[START OF Supplied data]

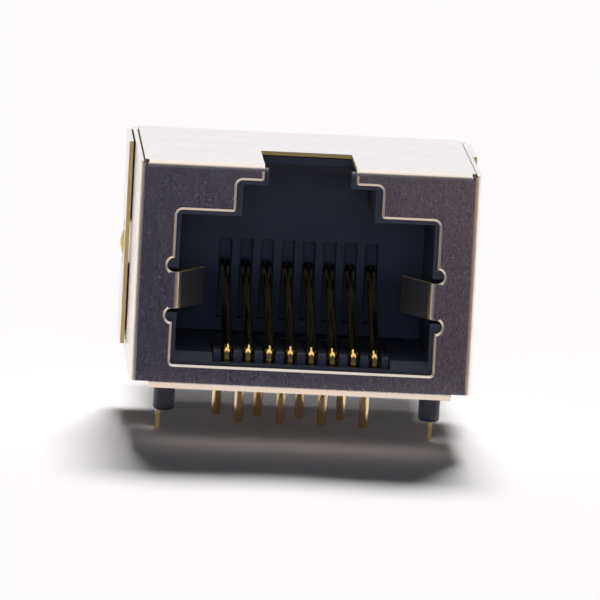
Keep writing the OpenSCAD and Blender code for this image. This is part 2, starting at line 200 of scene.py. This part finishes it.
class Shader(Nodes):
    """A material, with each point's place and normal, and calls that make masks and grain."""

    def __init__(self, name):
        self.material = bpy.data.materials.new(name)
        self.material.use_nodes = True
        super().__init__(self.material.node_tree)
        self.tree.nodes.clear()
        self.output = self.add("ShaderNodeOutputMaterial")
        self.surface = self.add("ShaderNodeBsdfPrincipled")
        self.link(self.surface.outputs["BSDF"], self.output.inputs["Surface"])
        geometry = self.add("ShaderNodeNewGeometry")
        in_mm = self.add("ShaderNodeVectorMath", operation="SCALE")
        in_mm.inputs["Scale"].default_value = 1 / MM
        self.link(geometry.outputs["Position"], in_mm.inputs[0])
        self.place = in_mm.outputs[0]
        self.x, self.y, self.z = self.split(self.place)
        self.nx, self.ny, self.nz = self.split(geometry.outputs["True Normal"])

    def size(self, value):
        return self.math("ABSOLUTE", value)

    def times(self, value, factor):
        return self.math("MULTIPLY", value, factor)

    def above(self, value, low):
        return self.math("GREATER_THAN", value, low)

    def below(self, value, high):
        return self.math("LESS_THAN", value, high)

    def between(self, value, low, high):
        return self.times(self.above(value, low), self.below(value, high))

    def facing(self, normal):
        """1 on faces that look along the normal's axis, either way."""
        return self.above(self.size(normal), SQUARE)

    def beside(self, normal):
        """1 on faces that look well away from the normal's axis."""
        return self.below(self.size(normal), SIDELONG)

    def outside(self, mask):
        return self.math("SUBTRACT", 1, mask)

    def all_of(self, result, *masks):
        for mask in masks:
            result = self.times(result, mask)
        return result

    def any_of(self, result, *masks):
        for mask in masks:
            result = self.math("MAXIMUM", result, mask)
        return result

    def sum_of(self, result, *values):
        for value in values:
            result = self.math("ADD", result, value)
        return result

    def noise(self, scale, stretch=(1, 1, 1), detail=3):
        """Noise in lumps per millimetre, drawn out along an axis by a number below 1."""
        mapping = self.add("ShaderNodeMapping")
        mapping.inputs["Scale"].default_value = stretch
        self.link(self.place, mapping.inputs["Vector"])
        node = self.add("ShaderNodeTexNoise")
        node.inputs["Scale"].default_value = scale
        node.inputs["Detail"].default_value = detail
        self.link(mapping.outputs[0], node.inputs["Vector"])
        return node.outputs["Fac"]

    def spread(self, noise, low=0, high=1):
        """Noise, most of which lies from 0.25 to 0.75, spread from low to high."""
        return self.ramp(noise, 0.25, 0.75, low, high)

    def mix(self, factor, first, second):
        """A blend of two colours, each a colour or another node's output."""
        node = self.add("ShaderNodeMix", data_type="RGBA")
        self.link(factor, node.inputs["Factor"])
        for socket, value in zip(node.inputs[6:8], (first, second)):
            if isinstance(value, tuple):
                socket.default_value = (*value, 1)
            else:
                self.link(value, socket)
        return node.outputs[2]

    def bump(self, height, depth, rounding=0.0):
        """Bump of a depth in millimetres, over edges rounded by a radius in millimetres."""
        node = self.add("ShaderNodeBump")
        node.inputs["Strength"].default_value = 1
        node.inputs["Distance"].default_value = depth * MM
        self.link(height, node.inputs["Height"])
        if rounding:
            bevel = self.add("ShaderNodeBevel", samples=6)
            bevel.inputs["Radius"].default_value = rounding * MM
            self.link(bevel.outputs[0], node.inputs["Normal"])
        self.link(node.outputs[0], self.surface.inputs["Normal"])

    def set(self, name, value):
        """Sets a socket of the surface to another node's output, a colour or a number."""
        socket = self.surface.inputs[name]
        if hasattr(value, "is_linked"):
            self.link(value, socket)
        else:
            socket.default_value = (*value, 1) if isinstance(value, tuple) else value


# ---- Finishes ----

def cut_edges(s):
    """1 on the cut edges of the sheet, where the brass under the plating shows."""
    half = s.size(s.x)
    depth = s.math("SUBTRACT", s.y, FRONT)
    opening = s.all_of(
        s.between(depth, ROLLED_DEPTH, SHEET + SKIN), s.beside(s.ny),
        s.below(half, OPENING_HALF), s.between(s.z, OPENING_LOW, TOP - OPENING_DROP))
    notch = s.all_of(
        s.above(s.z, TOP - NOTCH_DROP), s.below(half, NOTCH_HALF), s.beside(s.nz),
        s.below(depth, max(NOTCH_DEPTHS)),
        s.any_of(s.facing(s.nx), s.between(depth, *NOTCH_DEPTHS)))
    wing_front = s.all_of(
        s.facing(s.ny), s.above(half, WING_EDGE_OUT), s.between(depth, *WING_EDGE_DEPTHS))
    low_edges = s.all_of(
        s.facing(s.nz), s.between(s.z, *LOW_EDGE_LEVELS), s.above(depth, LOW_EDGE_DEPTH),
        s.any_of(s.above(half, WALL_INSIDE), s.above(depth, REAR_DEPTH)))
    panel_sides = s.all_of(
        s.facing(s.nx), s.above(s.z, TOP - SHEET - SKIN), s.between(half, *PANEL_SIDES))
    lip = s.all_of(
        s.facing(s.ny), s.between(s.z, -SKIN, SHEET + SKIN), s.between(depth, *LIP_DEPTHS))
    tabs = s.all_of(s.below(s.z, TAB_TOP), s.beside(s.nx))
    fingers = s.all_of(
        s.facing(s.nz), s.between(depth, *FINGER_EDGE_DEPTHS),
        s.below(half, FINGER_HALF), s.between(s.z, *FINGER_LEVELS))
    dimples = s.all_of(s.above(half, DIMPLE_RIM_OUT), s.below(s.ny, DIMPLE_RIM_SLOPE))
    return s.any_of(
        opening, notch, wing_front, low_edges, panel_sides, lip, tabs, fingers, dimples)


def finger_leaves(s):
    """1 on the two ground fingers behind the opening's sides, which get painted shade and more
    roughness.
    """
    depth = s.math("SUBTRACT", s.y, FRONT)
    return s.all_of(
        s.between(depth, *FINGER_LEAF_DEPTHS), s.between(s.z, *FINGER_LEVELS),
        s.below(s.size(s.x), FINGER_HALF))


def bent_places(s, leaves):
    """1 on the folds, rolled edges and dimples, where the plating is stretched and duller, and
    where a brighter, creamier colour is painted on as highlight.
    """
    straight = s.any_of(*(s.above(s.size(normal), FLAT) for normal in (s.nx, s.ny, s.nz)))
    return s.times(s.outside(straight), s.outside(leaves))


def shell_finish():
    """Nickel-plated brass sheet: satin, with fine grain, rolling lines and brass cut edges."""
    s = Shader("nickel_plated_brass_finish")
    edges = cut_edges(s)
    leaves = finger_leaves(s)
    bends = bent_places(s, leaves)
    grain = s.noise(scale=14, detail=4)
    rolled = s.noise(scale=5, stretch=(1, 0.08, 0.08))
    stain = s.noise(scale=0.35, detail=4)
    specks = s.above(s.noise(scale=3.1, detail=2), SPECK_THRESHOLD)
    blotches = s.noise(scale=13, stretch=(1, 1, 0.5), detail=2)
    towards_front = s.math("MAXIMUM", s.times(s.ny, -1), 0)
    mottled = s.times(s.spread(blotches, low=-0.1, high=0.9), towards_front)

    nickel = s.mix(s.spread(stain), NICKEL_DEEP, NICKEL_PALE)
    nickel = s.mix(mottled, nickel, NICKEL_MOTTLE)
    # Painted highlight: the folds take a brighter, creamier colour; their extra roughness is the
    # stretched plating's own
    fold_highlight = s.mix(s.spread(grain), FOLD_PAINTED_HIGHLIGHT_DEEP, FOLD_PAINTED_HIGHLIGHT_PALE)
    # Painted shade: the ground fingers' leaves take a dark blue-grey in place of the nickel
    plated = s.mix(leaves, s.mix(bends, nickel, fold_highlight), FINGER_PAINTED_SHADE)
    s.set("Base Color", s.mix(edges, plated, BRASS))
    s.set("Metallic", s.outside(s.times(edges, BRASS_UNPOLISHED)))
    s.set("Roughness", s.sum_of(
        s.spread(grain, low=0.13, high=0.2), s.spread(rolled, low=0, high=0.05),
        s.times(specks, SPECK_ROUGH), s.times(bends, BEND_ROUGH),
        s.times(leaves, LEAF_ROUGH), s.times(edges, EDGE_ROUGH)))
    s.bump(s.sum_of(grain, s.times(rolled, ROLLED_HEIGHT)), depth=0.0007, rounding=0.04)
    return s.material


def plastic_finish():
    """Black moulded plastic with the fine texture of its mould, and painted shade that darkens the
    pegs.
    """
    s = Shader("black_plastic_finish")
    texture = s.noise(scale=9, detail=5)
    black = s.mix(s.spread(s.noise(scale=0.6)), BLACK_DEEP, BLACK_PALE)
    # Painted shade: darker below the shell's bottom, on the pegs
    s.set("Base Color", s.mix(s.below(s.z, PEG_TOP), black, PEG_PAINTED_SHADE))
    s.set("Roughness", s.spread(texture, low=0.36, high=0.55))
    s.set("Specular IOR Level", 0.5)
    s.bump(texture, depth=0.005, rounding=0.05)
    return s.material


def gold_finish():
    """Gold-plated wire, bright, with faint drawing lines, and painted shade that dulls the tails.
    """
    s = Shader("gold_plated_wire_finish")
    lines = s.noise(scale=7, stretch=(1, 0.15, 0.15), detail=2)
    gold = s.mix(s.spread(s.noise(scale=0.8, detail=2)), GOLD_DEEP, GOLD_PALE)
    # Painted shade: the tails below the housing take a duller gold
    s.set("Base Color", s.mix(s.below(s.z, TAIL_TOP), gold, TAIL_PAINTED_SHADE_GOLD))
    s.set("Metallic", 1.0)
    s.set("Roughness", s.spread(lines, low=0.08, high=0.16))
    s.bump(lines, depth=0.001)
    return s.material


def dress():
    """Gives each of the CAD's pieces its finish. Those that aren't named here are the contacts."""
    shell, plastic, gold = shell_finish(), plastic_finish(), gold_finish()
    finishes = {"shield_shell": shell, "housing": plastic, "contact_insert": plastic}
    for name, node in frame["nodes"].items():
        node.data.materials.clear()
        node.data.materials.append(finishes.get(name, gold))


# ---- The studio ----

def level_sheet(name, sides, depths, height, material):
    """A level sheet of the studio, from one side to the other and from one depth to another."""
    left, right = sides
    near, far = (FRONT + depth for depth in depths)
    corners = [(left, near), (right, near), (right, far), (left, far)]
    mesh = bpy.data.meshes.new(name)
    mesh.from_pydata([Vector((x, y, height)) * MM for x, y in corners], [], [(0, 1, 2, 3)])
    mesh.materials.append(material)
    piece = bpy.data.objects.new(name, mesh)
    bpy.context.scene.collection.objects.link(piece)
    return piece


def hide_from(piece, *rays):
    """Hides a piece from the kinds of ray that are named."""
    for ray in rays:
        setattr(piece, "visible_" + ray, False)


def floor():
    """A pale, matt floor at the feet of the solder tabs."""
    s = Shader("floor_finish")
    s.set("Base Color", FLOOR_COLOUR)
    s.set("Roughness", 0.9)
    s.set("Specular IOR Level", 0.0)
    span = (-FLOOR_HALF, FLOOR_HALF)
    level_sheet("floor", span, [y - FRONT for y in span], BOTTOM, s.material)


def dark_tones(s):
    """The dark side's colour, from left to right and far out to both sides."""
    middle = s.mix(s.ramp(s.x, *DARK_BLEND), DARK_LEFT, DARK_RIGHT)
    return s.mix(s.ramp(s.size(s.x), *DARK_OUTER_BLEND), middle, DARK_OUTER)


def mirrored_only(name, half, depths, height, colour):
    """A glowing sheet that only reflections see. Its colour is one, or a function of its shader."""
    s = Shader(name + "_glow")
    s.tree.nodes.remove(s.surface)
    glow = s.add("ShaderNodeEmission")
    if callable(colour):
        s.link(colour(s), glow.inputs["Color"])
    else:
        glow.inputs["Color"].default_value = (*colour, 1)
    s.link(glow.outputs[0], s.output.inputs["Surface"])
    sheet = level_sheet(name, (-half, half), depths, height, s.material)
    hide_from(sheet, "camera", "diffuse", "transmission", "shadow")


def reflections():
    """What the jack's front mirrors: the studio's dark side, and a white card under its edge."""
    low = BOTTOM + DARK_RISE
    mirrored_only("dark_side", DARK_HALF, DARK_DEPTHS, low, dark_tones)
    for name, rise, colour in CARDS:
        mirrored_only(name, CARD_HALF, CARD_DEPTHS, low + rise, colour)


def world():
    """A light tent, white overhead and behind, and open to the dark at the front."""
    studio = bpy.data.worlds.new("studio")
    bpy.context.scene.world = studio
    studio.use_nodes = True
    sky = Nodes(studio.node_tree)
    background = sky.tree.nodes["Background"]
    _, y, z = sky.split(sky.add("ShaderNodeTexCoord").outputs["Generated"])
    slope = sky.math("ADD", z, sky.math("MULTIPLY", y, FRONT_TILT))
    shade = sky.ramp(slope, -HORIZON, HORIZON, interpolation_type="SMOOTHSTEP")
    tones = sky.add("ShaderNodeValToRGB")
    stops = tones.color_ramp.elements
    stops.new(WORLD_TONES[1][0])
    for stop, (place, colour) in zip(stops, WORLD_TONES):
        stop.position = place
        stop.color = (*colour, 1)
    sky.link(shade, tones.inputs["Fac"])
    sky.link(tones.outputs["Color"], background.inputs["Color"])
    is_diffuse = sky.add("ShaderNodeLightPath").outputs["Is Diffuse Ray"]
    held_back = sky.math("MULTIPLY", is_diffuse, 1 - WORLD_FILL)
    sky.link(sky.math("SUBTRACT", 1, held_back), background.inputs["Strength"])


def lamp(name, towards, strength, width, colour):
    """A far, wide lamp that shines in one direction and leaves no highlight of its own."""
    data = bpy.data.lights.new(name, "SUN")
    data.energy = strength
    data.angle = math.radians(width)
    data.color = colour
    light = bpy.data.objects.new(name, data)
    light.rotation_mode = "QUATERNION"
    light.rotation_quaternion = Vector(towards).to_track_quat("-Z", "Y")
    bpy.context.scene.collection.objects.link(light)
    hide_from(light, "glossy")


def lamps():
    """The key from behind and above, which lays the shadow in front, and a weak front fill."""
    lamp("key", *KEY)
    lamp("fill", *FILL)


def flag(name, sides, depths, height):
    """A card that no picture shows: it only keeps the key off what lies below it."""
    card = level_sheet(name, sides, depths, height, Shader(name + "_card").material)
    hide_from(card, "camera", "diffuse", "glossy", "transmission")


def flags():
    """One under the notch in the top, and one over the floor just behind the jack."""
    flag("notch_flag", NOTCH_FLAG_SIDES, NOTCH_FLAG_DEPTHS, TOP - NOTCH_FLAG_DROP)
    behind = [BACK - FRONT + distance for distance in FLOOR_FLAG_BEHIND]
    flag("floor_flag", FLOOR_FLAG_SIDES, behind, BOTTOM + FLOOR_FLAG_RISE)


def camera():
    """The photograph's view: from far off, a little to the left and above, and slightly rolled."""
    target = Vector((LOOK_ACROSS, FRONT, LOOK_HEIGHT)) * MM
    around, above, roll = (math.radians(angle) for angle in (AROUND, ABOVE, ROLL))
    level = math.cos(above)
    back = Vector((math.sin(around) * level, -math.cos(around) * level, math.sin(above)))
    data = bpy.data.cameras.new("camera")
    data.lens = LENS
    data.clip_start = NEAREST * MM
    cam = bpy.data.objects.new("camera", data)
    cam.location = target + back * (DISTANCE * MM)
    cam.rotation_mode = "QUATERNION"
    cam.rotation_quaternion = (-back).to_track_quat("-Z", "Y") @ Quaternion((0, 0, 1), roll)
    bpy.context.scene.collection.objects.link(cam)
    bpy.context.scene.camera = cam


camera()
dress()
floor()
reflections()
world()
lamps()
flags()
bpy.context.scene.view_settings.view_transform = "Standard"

[END OF Supplied data]

- **Task statement**: Print, unaltered, every line from the beginning of the material down to the line with "material, with each".

- **Answer to the problem**:
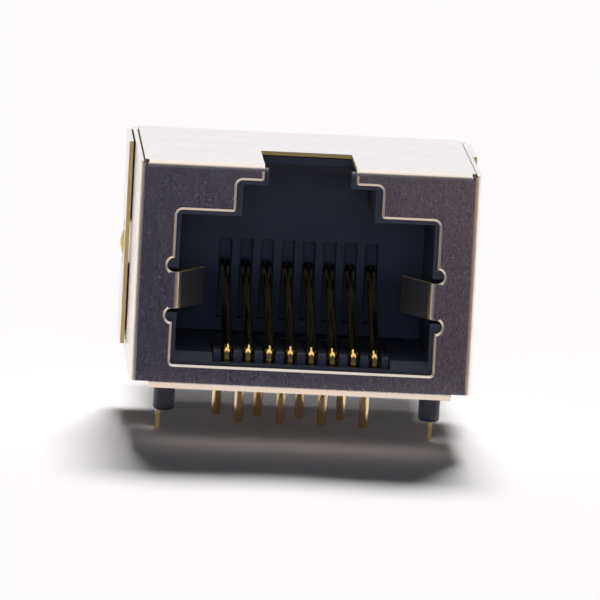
Keep writing the OpenSCAD and Blender code for this image. This is part 2, starting at line 200 of scene.py. This part finishes it.
class Shader(Nodes):
    """A material, with each point's place and normal, and calls that make masks and grain."""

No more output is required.